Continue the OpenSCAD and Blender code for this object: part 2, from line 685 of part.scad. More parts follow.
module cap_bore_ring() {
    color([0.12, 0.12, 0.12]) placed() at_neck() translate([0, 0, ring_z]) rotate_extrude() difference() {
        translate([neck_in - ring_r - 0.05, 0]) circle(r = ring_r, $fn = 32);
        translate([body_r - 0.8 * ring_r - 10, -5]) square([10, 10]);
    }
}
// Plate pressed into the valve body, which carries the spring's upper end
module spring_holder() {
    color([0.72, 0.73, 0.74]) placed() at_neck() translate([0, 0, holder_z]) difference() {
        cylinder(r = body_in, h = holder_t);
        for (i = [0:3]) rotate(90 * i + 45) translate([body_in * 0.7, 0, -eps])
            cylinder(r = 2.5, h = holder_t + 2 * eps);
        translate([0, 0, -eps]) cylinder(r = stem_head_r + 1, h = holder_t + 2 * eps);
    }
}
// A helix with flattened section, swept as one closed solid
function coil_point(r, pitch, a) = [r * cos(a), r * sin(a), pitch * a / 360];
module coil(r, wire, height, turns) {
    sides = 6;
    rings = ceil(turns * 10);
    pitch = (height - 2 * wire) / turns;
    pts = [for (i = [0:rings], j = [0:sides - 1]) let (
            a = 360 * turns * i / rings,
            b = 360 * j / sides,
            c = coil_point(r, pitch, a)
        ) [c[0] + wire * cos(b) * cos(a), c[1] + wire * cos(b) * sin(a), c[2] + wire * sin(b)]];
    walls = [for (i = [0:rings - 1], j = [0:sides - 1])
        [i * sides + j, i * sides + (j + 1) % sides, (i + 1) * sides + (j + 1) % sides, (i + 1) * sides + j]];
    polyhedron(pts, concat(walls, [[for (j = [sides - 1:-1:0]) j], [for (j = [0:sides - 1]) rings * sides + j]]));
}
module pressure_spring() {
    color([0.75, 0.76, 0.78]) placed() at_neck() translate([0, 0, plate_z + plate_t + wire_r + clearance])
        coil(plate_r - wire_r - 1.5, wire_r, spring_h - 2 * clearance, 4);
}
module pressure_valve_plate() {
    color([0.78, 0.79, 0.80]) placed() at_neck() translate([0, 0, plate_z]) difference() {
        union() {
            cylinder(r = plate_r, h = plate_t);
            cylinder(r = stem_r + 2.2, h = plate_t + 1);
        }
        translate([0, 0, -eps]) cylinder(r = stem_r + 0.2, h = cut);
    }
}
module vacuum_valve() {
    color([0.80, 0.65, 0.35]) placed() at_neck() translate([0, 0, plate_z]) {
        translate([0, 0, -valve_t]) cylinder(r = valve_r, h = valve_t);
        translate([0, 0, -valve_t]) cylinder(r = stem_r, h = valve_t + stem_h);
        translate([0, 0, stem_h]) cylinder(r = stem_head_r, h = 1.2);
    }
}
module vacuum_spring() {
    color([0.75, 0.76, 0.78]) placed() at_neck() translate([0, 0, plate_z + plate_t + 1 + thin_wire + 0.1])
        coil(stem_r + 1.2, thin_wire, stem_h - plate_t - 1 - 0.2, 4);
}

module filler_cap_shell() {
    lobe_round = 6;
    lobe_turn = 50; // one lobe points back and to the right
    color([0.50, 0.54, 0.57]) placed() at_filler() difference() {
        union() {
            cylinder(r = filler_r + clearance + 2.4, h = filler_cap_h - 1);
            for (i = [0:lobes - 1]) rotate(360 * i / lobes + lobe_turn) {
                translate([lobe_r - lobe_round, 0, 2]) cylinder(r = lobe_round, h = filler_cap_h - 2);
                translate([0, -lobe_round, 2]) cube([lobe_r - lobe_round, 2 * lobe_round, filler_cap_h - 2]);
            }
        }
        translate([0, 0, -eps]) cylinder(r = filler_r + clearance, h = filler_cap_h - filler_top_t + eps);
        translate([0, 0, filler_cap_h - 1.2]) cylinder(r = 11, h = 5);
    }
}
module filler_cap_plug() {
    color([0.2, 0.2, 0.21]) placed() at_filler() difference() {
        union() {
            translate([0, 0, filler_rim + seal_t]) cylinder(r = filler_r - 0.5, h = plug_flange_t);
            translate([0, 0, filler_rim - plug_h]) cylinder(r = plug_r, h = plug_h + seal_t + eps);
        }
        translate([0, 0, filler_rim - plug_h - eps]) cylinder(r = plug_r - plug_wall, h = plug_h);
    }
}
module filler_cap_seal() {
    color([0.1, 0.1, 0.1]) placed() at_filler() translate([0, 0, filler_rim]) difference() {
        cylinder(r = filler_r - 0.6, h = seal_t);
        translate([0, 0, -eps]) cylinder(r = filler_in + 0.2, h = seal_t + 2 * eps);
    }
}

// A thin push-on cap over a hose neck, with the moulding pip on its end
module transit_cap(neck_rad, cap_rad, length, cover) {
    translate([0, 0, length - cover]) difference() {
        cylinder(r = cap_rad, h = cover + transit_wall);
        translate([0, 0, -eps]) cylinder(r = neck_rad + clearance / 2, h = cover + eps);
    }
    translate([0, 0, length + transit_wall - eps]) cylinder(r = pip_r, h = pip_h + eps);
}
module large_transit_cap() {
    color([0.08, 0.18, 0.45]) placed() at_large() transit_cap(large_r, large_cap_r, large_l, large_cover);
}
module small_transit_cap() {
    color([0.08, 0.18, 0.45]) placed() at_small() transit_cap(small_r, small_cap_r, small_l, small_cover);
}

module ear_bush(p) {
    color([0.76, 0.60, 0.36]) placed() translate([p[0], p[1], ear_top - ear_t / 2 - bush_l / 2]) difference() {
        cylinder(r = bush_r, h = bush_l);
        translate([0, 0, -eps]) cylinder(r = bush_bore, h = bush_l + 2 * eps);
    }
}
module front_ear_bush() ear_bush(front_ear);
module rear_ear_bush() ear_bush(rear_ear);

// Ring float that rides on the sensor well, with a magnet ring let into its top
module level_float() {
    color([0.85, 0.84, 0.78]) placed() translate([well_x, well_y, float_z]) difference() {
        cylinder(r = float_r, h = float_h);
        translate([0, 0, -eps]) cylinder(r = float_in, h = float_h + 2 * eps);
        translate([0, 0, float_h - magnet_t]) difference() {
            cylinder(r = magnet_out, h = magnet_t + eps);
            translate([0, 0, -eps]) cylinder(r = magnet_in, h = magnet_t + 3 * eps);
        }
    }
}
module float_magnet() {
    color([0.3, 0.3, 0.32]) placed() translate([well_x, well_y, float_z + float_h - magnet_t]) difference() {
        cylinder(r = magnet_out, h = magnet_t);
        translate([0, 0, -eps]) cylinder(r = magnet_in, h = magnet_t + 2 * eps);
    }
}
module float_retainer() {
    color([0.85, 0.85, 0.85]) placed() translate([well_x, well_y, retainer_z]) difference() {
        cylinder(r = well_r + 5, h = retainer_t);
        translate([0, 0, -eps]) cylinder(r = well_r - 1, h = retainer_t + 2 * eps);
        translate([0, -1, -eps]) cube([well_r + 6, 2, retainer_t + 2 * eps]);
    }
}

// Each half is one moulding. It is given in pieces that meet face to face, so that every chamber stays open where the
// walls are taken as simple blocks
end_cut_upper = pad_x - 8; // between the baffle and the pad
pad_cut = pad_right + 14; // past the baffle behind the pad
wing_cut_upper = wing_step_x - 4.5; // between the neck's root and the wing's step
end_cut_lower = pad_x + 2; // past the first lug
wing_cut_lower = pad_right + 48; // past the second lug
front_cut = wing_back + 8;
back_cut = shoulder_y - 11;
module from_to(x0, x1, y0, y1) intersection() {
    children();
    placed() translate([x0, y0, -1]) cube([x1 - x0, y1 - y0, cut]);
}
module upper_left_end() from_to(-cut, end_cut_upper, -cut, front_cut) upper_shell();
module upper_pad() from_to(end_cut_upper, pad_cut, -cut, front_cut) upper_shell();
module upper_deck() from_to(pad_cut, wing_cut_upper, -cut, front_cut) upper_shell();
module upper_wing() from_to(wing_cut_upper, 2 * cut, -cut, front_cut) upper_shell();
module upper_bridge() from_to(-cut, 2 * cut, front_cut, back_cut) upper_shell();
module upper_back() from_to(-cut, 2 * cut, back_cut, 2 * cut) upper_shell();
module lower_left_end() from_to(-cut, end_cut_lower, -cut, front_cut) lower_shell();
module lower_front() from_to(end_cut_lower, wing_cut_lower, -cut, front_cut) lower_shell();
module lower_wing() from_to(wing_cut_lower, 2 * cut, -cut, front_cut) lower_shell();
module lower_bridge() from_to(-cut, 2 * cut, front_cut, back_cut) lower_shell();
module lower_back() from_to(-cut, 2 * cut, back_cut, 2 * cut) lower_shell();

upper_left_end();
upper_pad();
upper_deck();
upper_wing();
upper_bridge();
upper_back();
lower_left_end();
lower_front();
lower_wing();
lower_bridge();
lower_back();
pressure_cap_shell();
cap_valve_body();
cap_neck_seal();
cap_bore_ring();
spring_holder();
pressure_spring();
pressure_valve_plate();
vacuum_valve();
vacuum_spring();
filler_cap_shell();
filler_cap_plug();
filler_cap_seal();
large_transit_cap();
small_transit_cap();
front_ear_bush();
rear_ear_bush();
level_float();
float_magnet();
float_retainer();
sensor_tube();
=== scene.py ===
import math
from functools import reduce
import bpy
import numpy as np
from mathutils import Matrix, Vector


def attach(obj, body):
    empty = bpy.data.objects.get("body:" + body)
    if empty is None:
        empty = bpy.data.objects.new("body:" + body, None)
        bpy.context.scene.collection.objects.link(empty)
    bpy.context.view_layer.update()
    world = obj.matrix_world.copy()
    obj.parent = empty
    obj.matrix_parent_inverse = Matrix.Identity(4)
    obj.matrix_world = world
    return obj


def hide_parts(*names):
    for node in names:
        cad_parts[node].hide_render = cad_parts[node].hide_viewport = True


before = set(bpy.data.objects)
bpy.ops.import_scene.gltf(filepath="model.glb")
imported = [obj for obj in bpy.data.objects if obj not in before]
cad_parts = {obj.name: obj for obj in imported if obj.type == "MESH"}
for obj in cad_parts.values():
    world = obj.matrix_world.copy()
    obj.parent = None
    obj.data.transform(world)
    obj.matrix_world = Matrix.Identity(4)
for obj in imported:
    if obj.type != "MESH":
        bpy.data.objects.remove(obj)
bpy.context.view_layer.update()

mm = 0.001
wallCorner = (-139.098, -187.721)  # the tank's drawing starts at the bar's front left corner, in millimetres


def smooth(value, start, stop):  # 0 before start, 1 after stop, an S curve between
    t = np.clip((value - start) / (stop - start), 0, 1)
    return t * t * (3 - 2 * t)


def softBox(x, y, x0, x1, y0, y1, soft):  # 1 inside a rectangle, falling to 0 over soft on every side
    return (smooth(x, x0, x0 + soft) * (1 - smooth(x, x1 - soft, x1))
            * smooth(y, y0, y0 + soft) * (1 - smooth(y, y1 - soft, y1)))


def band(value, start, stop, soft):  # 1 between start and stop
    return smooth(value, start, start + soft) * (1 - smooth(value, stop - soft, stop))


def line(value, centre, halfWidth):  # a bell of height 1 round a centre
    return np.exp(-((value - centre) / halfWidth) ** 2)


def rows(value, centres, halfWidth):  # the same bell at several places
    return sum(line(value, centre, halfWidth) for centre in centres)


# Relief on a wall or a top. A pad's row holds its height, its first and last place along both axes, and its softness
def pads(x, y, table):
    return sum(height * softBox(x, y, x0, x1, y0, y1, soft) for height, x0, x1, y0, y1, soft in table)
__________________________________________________
[Exercise directions] Reproduce, without alteration, solely the lines beginning at the line that includes "upper_left_end();" and ending at the line that includes "return t * t * (3 - 2 * t)", both lines included.

[Written solution]
upper_left_end();
upper_pad();
upper_deck();
upper_wing();
upper_bridge();
upper_back();
lower_left_end();
lower_front();
lower_wing();
lower_bridge();
lower_back();
pressure_cap_shell();
cap_valve_body();
cap_neck_seal();
cap_bore_ring();
spring_holder();
pressure_spring();
pressure_valve_plate();
vacuum_valve();
vacuum_spring();
filler_cap_shell();
filler_cap_plug();
filler_cap_seal();
large_transit_cap();
small_transit_cap();
front_ear_bush();
rear_ear_bush();
level_float();
float_magnet();
float_retainer();
sensor_tube();
=== scene.py ===
import math
from functools import reduce
import bpy
import numpy as np
from mathutils import Matrix, Vector


def attach(obj, body):
    empty = bpy.data.objects.get("body:" + body)
    if empty is None:
        empty = bpy.data.objects.new("body:" + body, None)
        bpy.context.scene.collection.objects.link(empty)
    bpy.context.view_layer.update()
    world = obj.matrix_world.copy()
    obj.parent = empty
    obj.matrix_parent_inverse = Matrix.Identity(4)
    obj.matrix_world = world
    return obj


def hide_parts(*names):
    for node in names:
        cad_parts[node].hide_render = cad_parts[node].hide_viewport = True


before = set(bpy.data.objects)
bpy.ops.import_scene.gltf(filepath="model.glb")
imported = [obj for obj in bpy.data.objects if obj not in before]
cad_parts = {obj.name: obj for obj in imported if obj.type == "MESH"}
for obj in cad_parts.values():
    world = obj.matrix_world.copy()
    obj.parent = None
    obj.data.transform(world)
    obj.matrix_world = Matrix.Identity(4)
for obj in imported:
    if obj.type != "MESH":
        bpy.data.objects.remove(obj)
bpy.context.view_layer.update()

mm = 0.001
wallCorner = (-139.098, -187.721)  # the tank's drawing starts at the bar's front left corner, in millimetres


def smooth(value, start, stop):  # 0 before start, 1 after stop, an S curve between
    t = np.clip((value - start) / (stop - start), 0, 1)
    return t * t * (3 - 2 * t)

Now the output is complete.